--- start of Supplied information ---

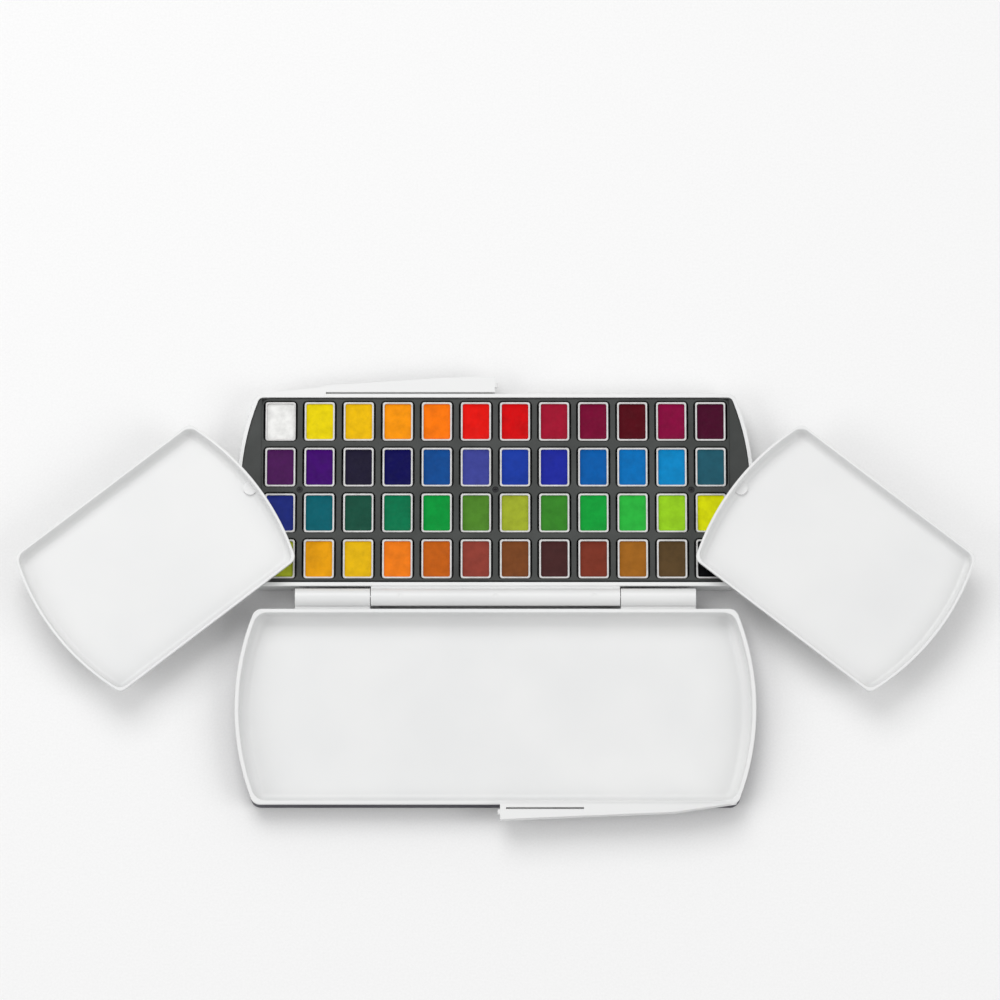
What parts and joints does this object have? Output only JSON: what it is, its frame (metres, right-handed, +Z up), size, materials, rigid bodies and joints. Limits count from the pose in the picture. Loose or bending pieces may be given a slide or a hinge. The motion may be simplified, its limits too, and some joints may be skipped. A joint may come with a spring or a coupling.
{
  "type": "watercolor pan set",
  "caption": "Folding watercolor case with half pans in a tray, a fold-back mixing lid and two swing-out mixing wings; shown open with the wings out.",
  "frame": {"origin": "middle of the underside of the base, on the table", "axes": "+X along the case, to the right; +Y to the latch side of the base; +Z up. The open lid lies on the -Y side"},
  "size_m": [0.4848, 0.2287, 0.0234],
  "materials": {
    "white_plastic": "satin moulded, lightly glossy",
    "navy_plastic": "satin metallic navy",
    "grey_plastic": "fine moulded texture, satin",
    "steel": "drawn, plain",
    "pivot_plastic": "satin acetal",
    "paint_titanium_white": "dried watercolour cake in a white cup, satin",
    "paint_lemon_yellow": "dried watercolour cake in a white cup, satin",
    "paint_primary_yellow": "dried watercolour cake in a white cup, satin",
    "paint_golden_yellow": "dried watercolour cake in a white cup, satin",
    "paint_bright_orange": "dried watercolour cake in a white cup, satin",
    "paint_vermilion": "dried watercolour cake in a white cup, satin",
    "paint_scarlet": "dried watercolour cake in a white cup, satin",
    "paint_crimson": "dried watercolour cake in a white cup, satin",
    "paint_wine_red": "dried watercolour cake in a white cup, satin",
    "paint_dark_madder": "dried watercolour cake in a white cup, satin",
    "paint_magenta": "dried watercolour cake in a white cup, satin",
    "paint_plum": "dried watercolour cake in a white cup, satin",
    "paint_red_violet": "dried watercolour cake in a white cup, satin",
    "paint_violet": "dried watercolour cake in a white cup, satin",
    "paint_payne_blue": "dried watercolour cake in a white cup, satin",
    "paint_midnight_blue": "dried watercolour cake in a white cup, satin",
    "paint_phthalo_blue": "dried watercolour cake in a white cup, satin",
    "paint_lavender_blue": "dried watercolour cake in a white cup, satin",
    "paint_cobalt_blue": "dried watercolour cake in a white cup, satin",
    "paint_ultramarine": "dried watercolour cake in a white cup, satin",
    "paint_cerulean": "dried watercolour cake in a white cup, satin",
    "paint_azure": "dried watercolour cake in a white cup, satin",
    "paint_sky_blue": "dried watercolour cake in a white cup, satin",
    "paint_slate_teal": "dried watercolour cake in a white cup, satin",
    "paint_indigo": "dried watercolour cake in a white cup, satin",
    "paint_deep_teal": "dried watercolour cake in a white cup, satin",
    "paint_forest_green": "dried watercolour cake in a white cup, satin",
    "paint_viridian": "dried watercolour cake in a white cup, satin",
    "paint_emerald": "dried watercolour cake in a white cup, satin",
    "paint_sap_green": "dried watercolour cake in a white cup, satin",
    "paint_moss_green": "dried watercolour cake in a white cup, satin",
    "paint_hooker_green": "dried watercolour cake in a white cup, satin",
    "paint_bright_green": "dried watercolour cake in a white cup, satin",
    "paint_leaf_green": "dried watercolour cake in a white cup, satin",
    "paint_lime_green": "dried watercolour cake in a white cup, satin",
    "paint_acid_yellow": "dried watercolour cake in a white cup, satin",
    "paint_olive_yellow": "dried watercolour cake in a white cup, satin",
    "paint_gamboge": "dried watercolour cake in a white cup, satin",
    "paint_indian_gold": "dried watercolour cake in a white cup, satin",
    "paint_warm_orange": "dried watercolour cake in a white cup, satin",
    "paint_copper_orange": "dried watercolour cake in a white cup, satin",
    "paint_red_brown": "dried watercolour cake in a white cup, satin",
    "paint_umber": "dried watercolour cake in a white cup, satin",
    "paint_dark_maroon": "dried watercolour cake in a white cup, satin",
    "paint_burnt_sienna": "dried watercolour cake in a white cup, satin",
    "paint_ochre_brown": "dried watercolour cake in a white cup, satin",
    "paint_sepia": "dried watercolour cake in a white cup, satin",
    "paint_lamp_black": "dried watercolour cake in a white cup, satin"
  },
  "bodies": {
    "base": {"base_shell": "white_plastic", "pan_tray": "grey_plastic", "tray_screws": "steel", "pan_01_titanium_white": "paint_titanium_white", "pan_02_lemon_yellow": "paint_lemon_yellow", "pan_03_primary_yellow": "paint_primary_yellow", "pan_04_golden_yellow": "paint_golden_yellow", "pan_05_bright_orange": "paint_bright_orange", "pan_06_vermilion": "paint_vermilion", "pan_07_scarlet": "paint_scarlet", "pan_08_crimson": "paint_crimson", "pan_09_wine_red": "paint_wine_red", "pan_10_dark_madder": "paint_dark_madder", "pan_11_magenta": "paint_magenta", "pan_12_plum": "paint_plum", "pan_13_red_violet": "paint_red_violet", "pan_14_violet": "paint_violet", "pan_15_payne_blue": "paint_payne_blue", "pan_16_midnight_blue": "paint_midnight_blue", "pan_17_phthalo_blue": "paint_phthalo_blue", "pan_18_lavender_blue": "paint_lavender_blue", "pan_19_cobalt_blue": "paint_cobalt_blue", "pan_20_ultramarine": "paint_ultramarine", "pan_21_cerulean": "paint_cerulean", "pan_22_azure": "paint_azure", "pan_23_sky_blue": "paint_sky_blue", "pan_24_slate_teal": "paint_slate_teal", "pan_25_indigo": "paint_indigo", "pan_26_deep_teal": "paint_deep_teal", "pan_27_forest_green": "paint_forest_green", "pan_28_viridian": "paint_viridian", "pan_29_emerald": "paint_emerald", "pan_30_sap_green": "paint_sap_green", "pan_31_moss_green": "paint_moss_green", "pan_32_hooker_green": "paint_hooker_green", "pan_33_bright_green": "paint_bright_green", "pan_34_leaf_green": "paint_leaf_green", "pan_35_lime_green": "paint_lime_green", "pan_36_acid_yellow": "paint_acid_yellow", "pan_37_olive_yellow": "paint_olive_yellow", "pan_38_gamboge": "paint_gamboge", "pan_39_indian_gold": "paint_indian_gold", "pan_40_warm_orange": "paint_warm_orange", "pan_41_copper_orange": "paint_copper_orange", "pan_42_red_brown": "paint_red_brown", "pan_43_umber": "paint_umber", "pan_44_dark_maroon": "paint_dark_maroon", "pan_45_burnt_sienna": "paint_burnt_sienna", "pan_46_ochre_brown": "paint_ochre_brown", "pan_47_sepia": "paint_sepia", "pan_48_lamp_black": "paint_lamp_black"},
    "hinge_pin": {"hinge_pin": "steel"},
    "lid": {"lid_cover": "navy_plastic", "lid_liner": "white_plastic"},
    "left_pivot": {"wing_pivot_left": "pivot_plastic"},
    "left_wing": {"wing_left": "white_plastic"},
    "right_pivot": {"wing_pivot_right": "pivot_plastic"},
    "right_wing": {"wing_right": "white_plastic"}
  },
  "joints": [
    {"name": "hinge_pin_turn", "type": "hinge", "parent": "base", "child": "hinge_pin", "pos_m": [0, -0.0558, 0.0145], "axis": [-1, 0, 0], "range_deg": [0, 90]},
    {"name": "lid_turn", "type": "hinge", "parent": "hinge_pin", "child": "lid", "pos_m": [0, -0.0558, 0.0145], "axis": [-1, 0, 0], "range_deg": [0, 90]},
    {"name": "left_wing_swivel", "type": "hinge", "parent": "base", "child": "left_pivot", "pos_m": [-0.1245, 0, 0.0147], "axis": [0, 0, -1], "range_deg": [-20, 218]},
    {"name": "left_wing_lift", "type": "slide", "parent": "left_pivot", "child": "left_wing", "axis": [0, 0, -1], "range_m": [-0.012, 0]},
    {"name": "right_wing_swivel", "type": "hinge", "parent": "base", "child": "right_pivot", "pos_m": [0.1245, 0, 0.0147], "axis": [0, 0, 1], "range_deg": [-20, 218]},
    {"name": "right_wing_lift", "type": "slide", "parent": "right_pivot", "child": "right_wing", "axis": [0, 0, -1], "range_m": [-0.012, 0]}
  ]
}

--- end of Supplied information ---

## [Aim]
Copy out every line of the listing that contains the string "joints".

## [Solution to this problem]
What parts and joints does this object have? Output only JSON: what it is, its frame (metres, right-handed, +Z up), size, materials, rigid bodies and joints. Limits count from the pose in the picture. Loose or bending pieces may be given a slide or a hinge. The motion may be simplified, its limits too, and some joints may be skipped. A joint may come with a spring or a coupling.
  "joints": [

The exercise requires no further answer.